A TWO-LEVEL OPTIMIZATION APPROACH FOR THE SYNTHESIS, DESIGN AND OPERATION OF MULTI-ENERGY SYSTEMS INTEGRATED WITH ENERGY NETWORKS

Achieving decarbonization targets requires optimizing the synthesis, design, and operation of multi-energy systems that meet end-user demand for different forms of energy, with the goal of minimizing costs. This means contextually finding the number, type, location, size and operation conditions of the conversion and storage units that supply the required energy, as well as the topology and capacity of the networks that deliver it to the end users. However, this inherently integrated problem includes several nonlinearities and an extremely large number of continuous and binary decision variables, making it impractical to solve. Linearization allows the computational complexity to be drastically reduced. Nevertheless, the combinatorial nature of binary variables exponentially increases computational time. To simplify the problem while ensuring good accuracy of the results, this study presents an evolutionary algorithm that decomposes the overall problem into two levels: i) selection and placement of components to be included in the system (synthesis) and ii) sizing and scheduling of the included components (design and operation). This allows for a drastic decrease in combinatorial complexity and, in turn, in computational time.

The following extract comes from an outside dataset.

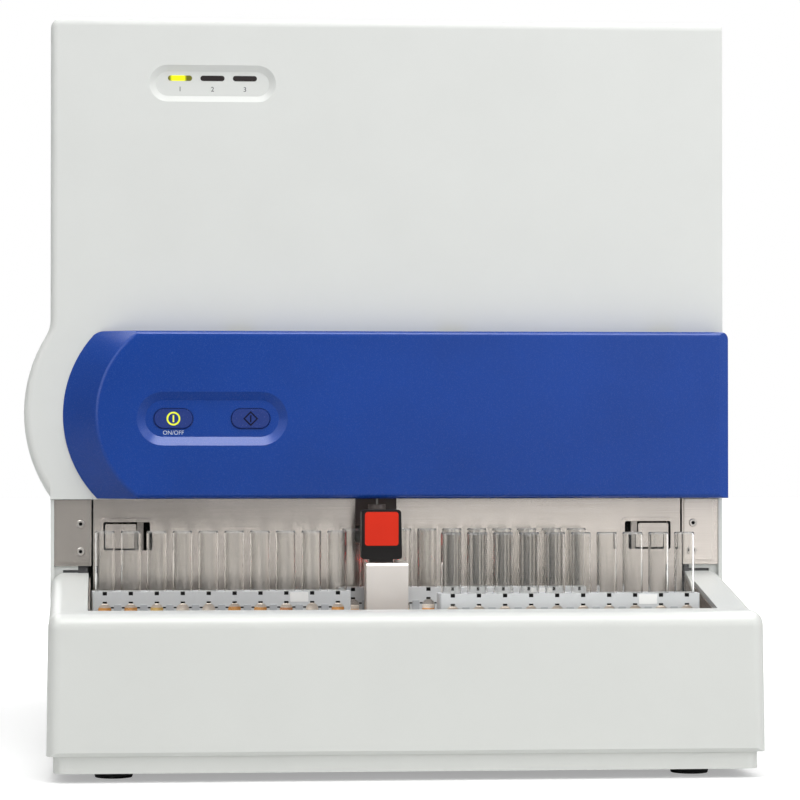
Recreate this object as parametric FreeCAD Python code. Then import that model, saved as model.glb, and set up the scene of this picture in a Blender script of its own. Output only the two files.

The proposed two-level algorithm is validated here against the traditional mixed integer linear programming (MILP) approach for solving the complete, non-decomposed problem. Finally, application examples considering electrical and heating networks coupled with both renewable and conventional energy conversion and storage systems show that decomposition reduces computational time by up to 70% and provides solutions to problems that otherwise cannot be solved in an acceptable time.